**WHAT YOU SHOULD DO**
Repeat the listing below word for word, stopping after the line that contains "low), self.light, (*tint, 1))".

**SOURCE DATA**
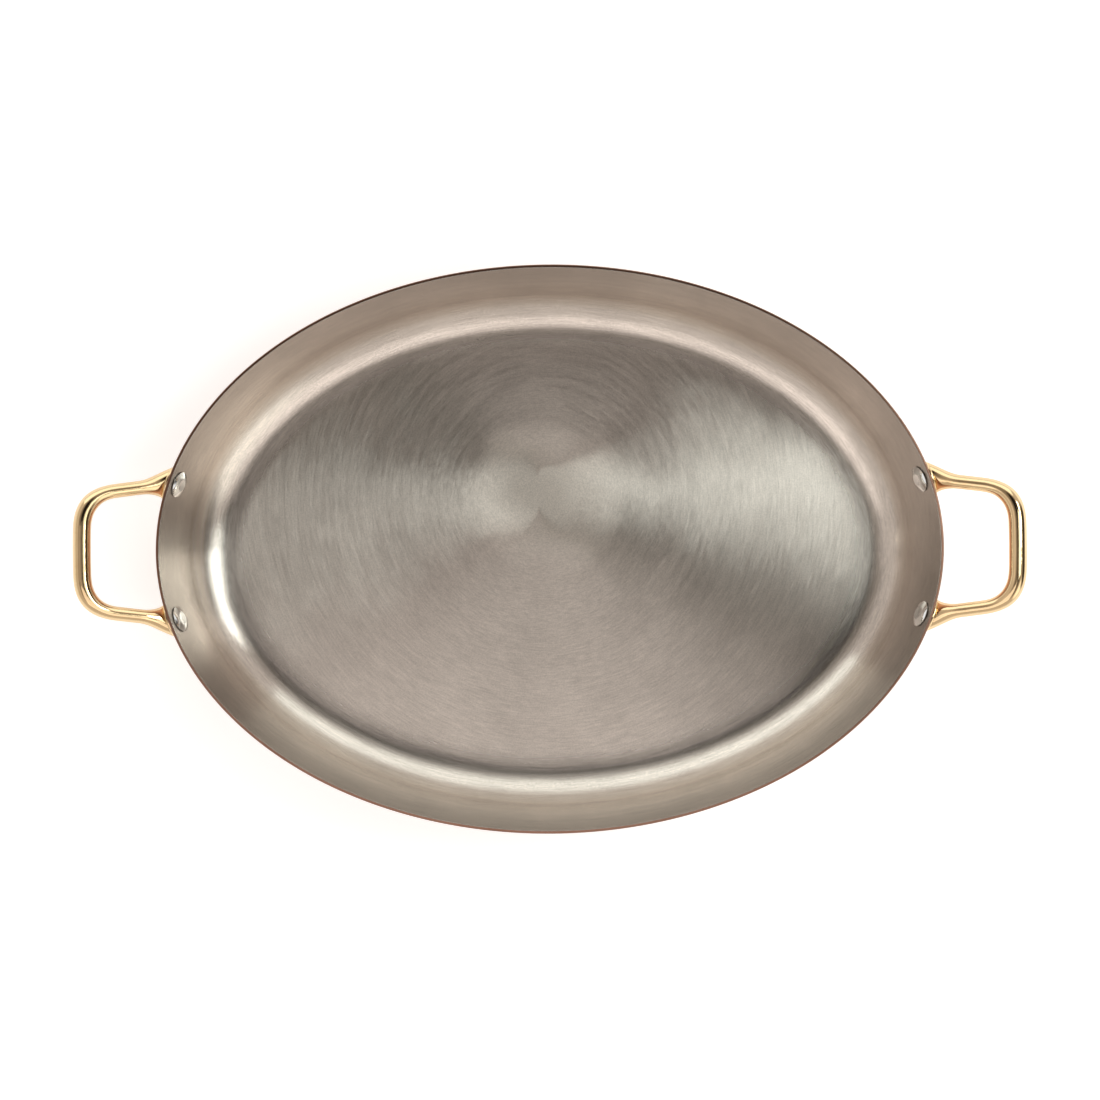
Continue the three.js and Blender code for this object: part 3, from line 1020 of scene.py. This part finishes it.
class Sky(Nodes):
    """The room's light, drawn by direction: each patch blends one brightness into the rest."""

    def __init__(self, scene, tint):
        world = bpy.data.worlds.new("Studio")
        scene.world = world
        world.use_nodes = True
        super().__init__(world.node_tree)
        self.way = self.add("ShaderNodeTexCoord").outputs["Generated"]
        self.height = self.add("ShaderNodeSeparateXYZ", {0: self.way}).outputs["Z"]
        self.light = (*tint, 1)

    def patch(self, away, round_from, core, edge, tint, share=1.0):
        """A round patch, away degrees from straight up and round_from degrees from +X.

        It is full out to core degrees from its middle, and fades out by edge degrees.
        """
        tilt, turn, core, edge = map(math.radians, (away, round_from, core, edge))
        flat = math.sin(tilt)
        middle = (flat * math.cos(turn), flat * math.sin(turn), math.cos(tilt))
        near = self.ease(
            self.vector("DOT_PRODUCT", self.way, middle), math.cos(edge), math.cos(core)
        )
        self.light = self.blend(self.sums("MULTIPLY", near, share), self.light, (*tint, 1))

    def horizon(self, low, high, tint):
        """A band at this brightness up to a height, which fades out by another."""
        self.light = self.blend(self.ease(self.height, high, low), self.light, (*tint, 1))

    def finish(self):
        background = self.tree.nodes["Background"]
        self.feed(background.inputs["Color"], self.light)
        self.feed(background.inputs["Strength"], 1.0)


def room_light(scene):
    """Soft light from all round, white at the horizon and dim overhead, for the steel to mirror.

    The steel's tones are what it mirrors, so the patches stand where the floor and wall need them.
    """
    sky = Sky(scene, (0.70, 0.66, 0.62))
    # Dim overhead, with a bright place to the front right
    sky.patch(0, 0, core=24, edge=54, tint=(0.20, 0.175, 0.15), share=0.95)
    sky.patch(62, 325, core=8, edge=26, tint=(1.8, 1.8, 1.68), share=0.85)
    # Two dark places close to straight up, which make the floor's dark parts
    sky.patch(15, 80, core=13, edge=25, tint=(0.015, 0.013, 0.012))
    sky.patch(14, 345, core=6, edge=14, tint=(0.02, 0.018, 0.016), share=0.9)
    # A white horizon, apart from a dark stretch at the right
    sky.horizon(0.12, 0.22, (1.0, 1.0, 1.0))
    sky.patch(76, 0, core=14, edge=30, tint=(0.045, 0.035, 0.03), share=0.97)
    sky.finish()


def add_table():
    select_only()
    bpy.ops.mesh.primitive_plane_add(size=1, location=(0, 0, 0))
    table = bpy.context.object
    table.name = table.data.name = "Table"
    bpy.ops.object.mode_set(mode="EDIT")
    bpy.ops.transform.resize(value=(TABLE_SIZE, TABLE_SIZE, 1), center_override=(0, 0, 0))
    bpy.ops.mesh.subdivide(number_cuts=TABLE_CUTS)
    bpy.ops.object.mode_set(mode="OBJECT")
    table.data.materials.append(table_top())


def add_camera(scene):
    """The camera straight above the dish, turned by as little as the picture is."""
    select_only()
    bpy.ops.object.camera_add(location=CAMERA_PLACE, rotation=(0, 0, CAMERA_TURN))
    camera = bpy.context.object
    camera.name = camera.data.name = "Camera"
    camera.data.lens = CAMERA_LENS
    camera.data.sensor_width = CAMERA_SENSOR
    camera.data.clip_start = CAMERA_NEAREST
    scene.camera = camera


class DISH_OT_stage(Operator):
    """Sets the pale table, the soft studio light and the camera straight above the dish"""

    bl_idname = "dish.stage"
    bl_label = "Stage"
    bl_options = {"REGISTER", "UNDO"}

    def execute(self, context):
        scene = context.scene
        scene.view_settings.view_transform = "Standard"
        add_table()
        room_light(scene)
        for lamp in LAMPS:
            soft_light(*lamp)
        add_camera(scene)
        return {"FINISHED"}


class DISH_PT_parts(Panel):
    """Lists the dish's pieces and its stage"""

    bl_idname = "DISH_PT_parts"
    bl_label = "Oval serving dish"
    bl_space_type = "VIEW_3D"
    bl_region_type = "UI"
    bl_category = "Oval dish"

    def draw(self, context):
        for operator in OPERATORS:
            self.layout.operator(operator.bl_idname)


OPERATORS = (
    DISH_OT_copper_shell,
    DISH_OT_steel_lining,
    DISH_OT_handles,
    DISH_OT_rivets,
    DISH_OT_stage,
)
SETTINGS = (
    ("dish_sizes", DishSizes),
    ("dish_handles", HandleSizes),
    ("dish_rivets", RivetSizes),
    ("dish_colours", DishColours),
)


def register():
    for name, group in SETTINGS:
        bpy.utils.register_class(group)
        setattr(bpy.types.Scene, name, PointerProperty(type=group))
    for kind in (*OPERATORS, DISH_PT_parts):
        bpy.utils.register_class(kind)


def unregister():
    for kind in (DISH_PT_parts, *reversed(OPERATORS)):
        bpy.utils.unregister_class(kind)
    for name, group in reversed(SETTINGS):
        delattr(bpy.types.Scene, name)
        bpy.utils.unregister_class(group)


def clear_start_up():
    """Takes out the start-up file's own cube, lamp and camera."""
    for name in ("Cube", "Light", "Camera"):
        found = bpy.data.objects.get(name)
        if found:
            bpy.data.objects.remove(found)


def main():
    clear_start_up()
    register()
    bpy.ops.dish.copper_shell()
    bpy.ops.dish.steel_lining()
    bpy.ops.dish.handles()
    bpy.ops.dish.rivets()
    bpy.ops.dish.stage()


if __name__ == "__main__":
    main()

**THE RESPONSE**
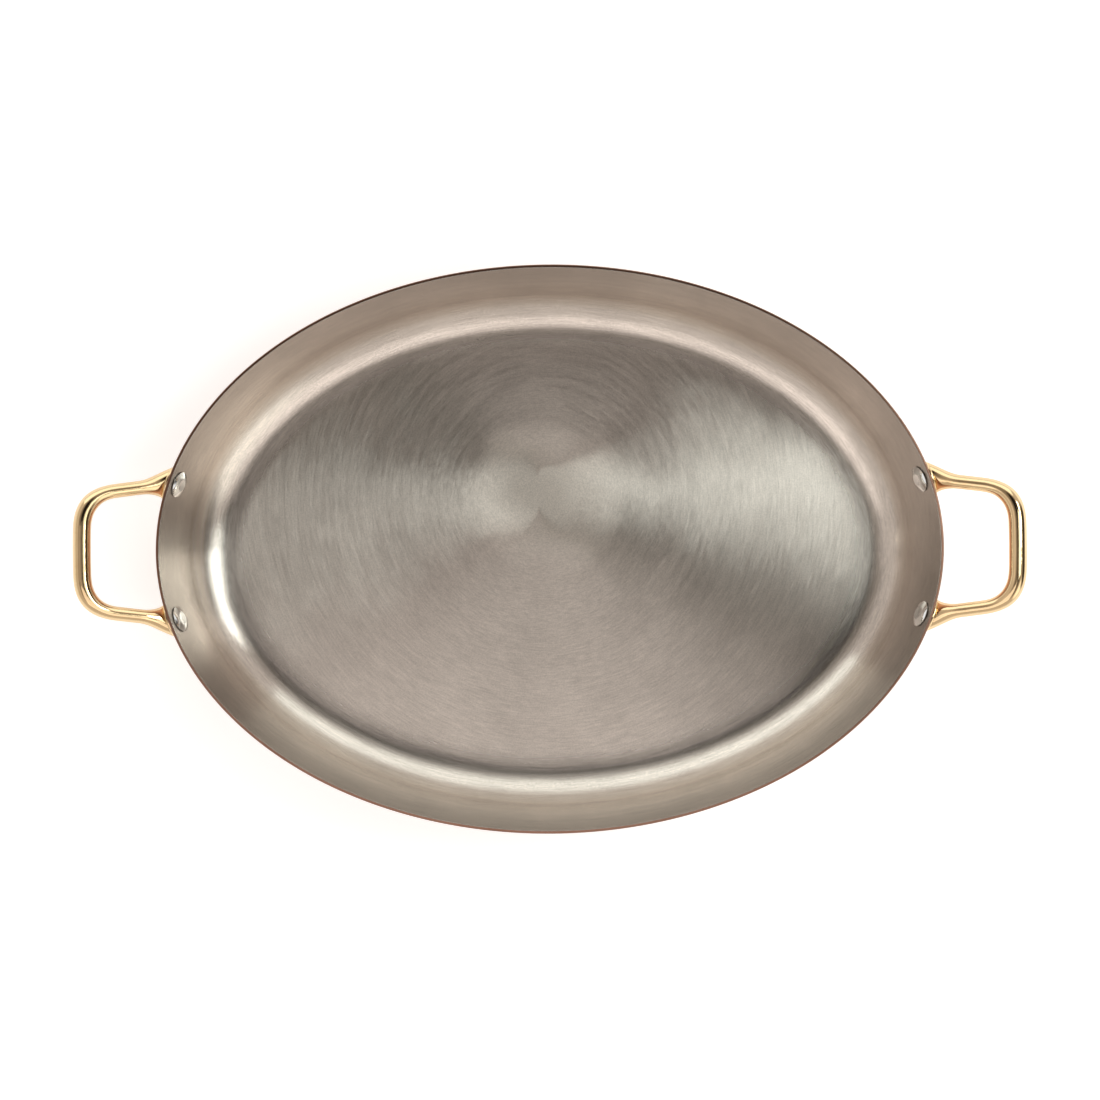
Continue the three.js and Blender code for this object: part 3, from line 1020 of scene.py. This part finishes it.
class Sky(Nodes):
    """The room's light, drawn by direction: each patch blends one brightness into the rest."""

    def __init__(self, scene, tint):
        world = bpy.data.worlds.new("Studio")
        scene.world = world
        world.use_nodes = True
        super().__init__(world.node_tree)
        self.way = self.add("ShaderNodeTexCoord").outputs["Generated"]
        self.height = self.add("ShaderNodeSeparateXYZ", {0: self.way}).outputs["Z"]
        self.light = (*tint, 1)

    def patch(self, away, round_from, core, edge, tint, share=1.0):
        """A round patch, away degrees from straight up and round_from degrees from +X.

        It is full out to core degrees from its middle, and fades out by edge degrees.
        """
        tilt, turn, core, edge = map(math.radians, (away, round_from, core, edge))
        flat = math.sin(tilt)
        middle = (flat * math.cos(turn), flat * math.sin(turn), math.cos(tilt))
        near = self.ease(
            self.vector("DOT_PRODUCT", self.way, middle), math.cos(edge), math.cos(core)
        )
        self.light = self.blend(self.sums("MULTIPLY", near, share), self.light, (*tint, 1))

    def horizon(self, low, high, tint):
        """A band at this brightness up to a height, which fades out by another."""
        self.light = self.blend(self.ease(self.height, high, low), self.light, (*tint, 1))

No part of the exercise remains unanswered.